- Information provided
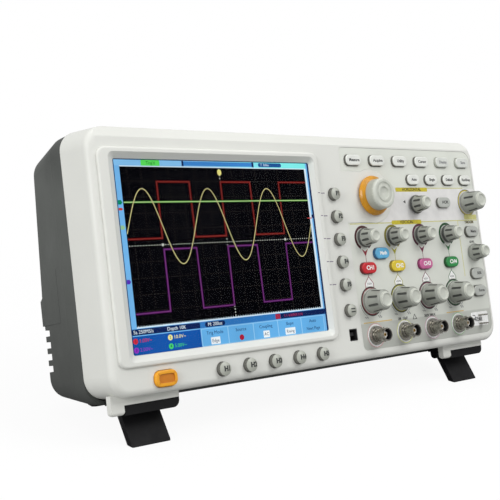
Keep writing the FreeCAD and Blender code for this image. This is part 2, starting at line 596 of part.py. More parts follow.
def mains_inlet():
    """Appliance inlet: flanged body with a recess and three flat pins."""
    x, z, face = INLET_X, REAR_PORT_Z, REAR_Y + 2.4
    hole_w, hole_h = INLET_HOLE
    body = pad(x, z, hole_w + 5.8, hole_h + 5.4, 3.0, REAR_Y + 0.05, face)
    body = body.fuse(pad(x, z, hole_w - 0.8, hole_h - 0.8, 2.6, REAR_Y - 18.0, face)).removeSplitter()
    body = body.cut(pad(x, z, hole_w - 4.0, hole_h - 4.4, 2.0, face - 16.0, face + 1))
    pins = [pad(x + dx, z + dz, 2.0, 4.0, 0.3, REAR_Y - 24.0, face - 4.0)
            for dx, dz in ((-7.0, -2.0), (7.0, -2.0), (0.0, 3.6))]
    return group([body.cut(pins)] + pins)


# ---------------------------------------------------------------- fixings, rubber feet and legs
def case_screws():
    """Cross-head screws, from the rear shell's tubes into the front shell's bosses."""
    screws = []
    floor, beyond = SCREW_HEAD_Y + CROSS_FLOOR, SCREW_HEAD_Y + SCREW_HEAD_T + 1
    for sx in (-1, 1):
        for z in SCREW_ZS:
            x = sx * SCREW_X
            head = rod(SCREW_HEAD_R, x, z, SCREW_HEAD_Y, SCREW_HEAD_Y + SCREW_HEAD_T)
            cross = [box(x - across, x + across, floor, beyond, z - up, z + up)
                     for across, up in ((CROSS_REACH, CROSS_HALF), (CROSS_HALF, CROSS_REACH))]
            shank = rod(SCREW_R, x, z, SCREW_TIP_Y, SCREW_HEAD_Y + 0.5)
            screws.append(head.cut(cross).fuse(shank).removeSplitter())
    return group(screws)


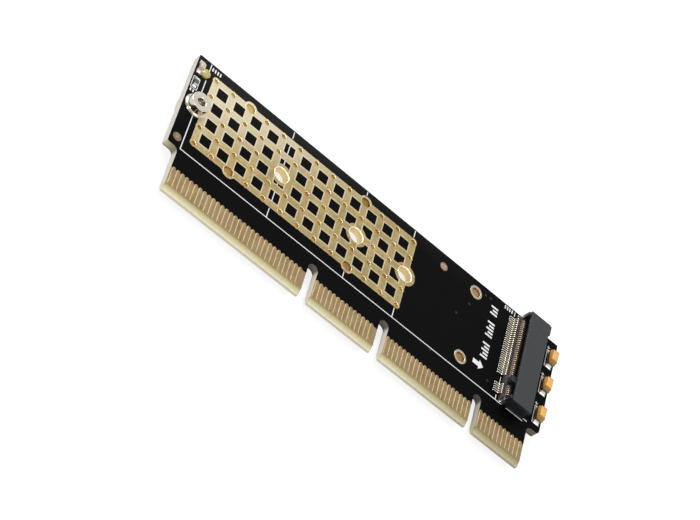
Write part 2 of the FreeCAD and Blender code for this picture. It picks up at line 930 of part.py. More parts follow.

- What the exercise asks
The records above should be restated word for word, please.

- Exercise output
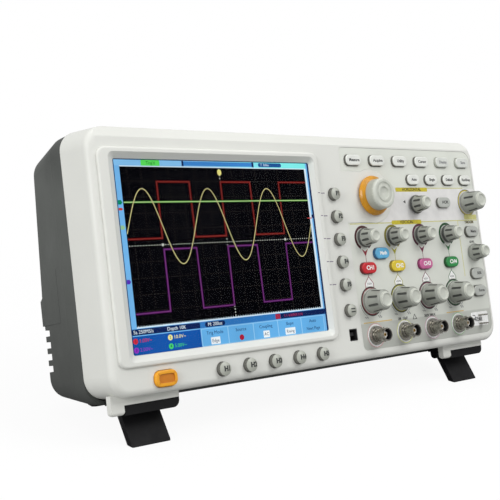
Keep writing the FreeCAD and Blender code for this image. This is part 2, starting at line 596 of part.py. More parts follow.
def mains_inlet():
    """Appliance inlet: flanged body with a recess and three flat pins."""
    x, z, face = INLET_X, REAR_PORT_Z, REAR_Y + 2.4
    hole_w, hole_h = INLET_HOLE
    body = pad(x, z, hole_w + 5.8, hole_h + 5.4, 3.0, REAR_Y + 0.05, face)
    body = body.fuse(pad(x, z, hole_w - 0.8, hole_h - 0.8, 2.6, REAR_Y - 18.0, face)).removeSplitter()
    body = body.cut(pad(x, z, hole_w - 4.0, hole_h - 4.4, 2.0, face - 16.0, face + 1))
    pins = [pad(x + dx, z + dz, 2.0, 4.0, 0.3, REAR_Y - 24.0, face - 4.0)
            for dx, dz in ((-7.0, -2.0), (7.0, -2.0), (0.0, 3.6))]
    return group([body.cut(pins)] + pins)


# ---------------------------------------------------------------- fixings, rubber feet and legs
def case_screws():
    """Cross-head screws, from the rear shell's tubes into the front shell's bosses."""
    screws = []
    floor, beyond = SCREW_HEAD_Y + CROSS_FLOOR, SCREW_HEAD_Y + SCREW_HEAD_T + 1
    for sx in (-1, 1):
        for z in SCREW_ZS:
            x = sx * SCREW_X
            head = rod(SCREW_HEAD_R, x, z, SCREW_HEAD_Y, SCREW_HEAD_Y + SCREW_HEAD_T)
            cross = [box(x - across, x + across, floor, beyond, z - up, z + up)
                     for across, up in ((CROSS_REACH, CROSS_HALF), (CROSS_HALF, CROSS_REACH))]
            shank = rod(SCREW_R, x, z, SCREW_TIP_Y, SCREW_HEAD_Y + 0.5)
            screws.append(head.cut(cross).fuse(shank).removeSplitter())
    return group(screws)


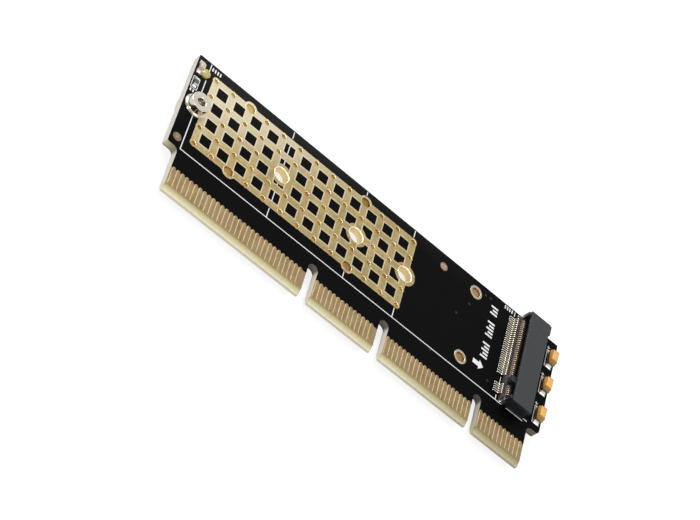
Write part 2 of the FreeCAD and Blender code for this picture. It picks up at line 930 of part.py. More parts follow.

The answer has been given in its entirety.